Despite Chicago’s high number of transit options, including the “L” and Metra systems, walking, biking and transit use in Chicago is lower than in other big cities, according to the study. Just over a third of Chicago commuters, or 36.5 percent, get to work by walking, biking and transit, compared to 67.7 percent in New York City and 54.3 percent in Washington, D.C., the report found.
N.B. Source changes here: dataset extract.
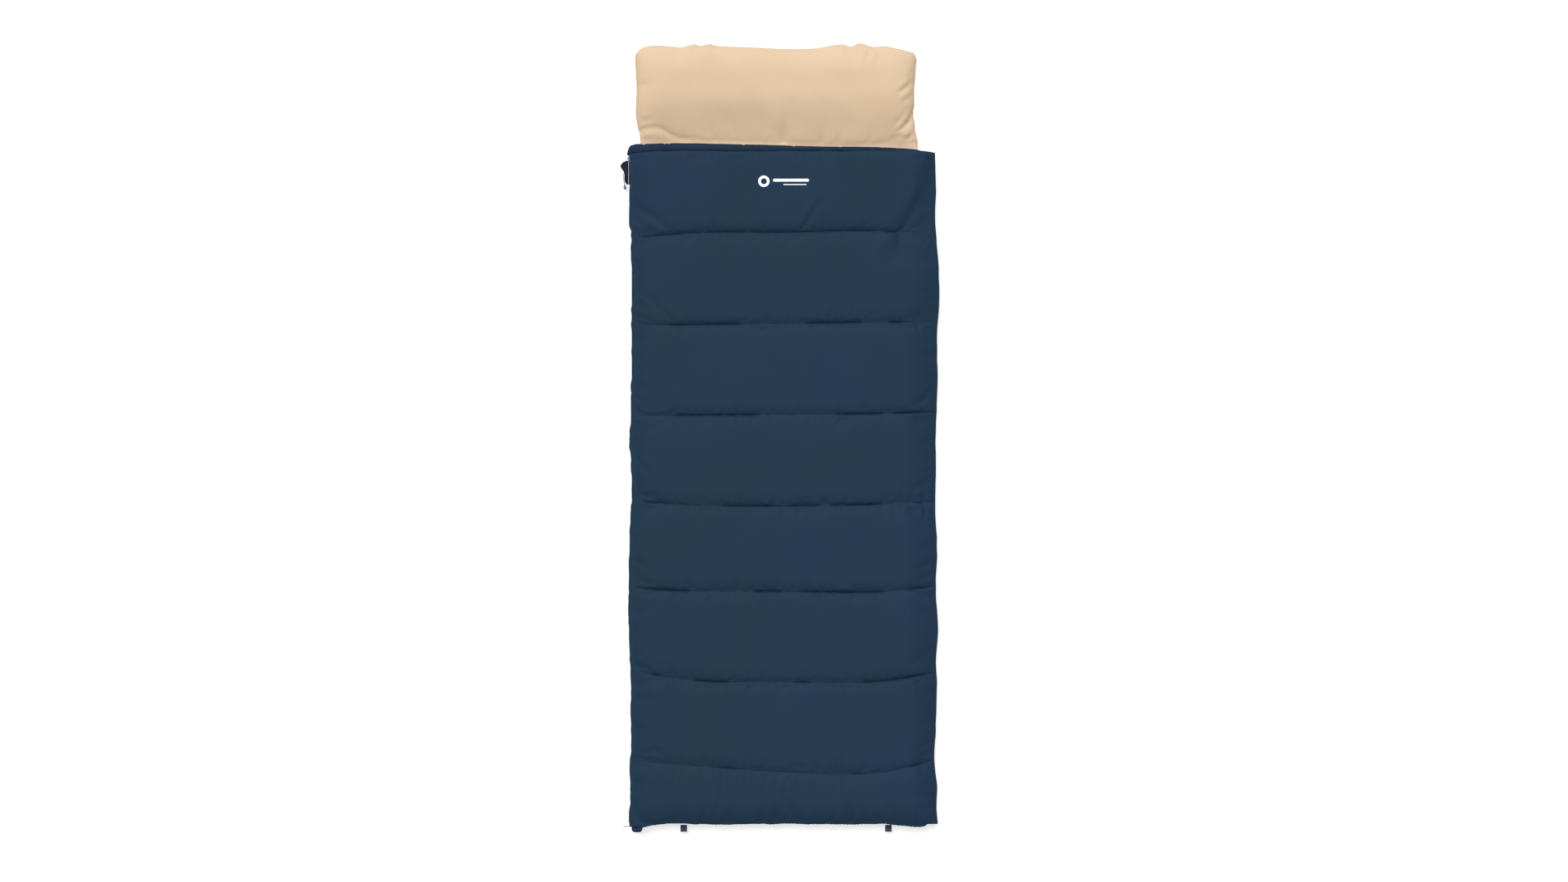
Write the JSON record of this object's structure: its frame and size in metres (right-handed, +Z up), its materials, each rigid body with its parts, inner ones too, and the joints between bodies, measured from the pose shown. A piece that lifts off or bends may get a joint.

In traffic-choked Los Angeles, the percentage is 13.7 percent.
The study also noted that Chicago’s share of bike commuters increased from just 0.18 percent to 1.7 percent in the last four decades, despite the city’s population loss.
Among those favoring new thinking about road construction is Hawthorn Woods Mayor Joseph Mancino, who opposes the long-discussed proposal to extend Illinois Route 53. Supporters of the project believe it will relieve congestion in Lake County, where the population is growing, but opponents fear it will increase traffic and hurt the environment. The extension is not part of CMAP’s priority list for new projects.
“New roads are not always the answer,” Mancino said. He said less expensive traffic fixes like creating a railroad grade crossing and improving existing roads would be a better way of alleviating congestion in Lake County, saving billions of dollars and preserving natural areas.
Some proposed highway projects include a transit piece. The plans for expansion of I-55 and I-290, for example, would add “managed” lanes, open both to Pace buses and cars willing to pay a toll.
The Illinois Tollway created a “flex lane” for Pace buses and emergency responders when it expanded the Jane Addams Tollway. Planners working on a redesign of North Lake Shore Drive are also considering a managed bus and tolled lane — either by adding a lane in each direction or replacing a current lane of traffic.
The Active Transportation Alliance and the Metropolitan Planning Council, a policy research group, both support converting an existing lane of Lake Shore Drive traffic into a bus lane, instead of adding a new lane. But Sturino said this would just cause more problems.
“If you take a car lane away, where will those cars go?” said Sturino. “They’re going to surge into all the surrounding neighborhoods.”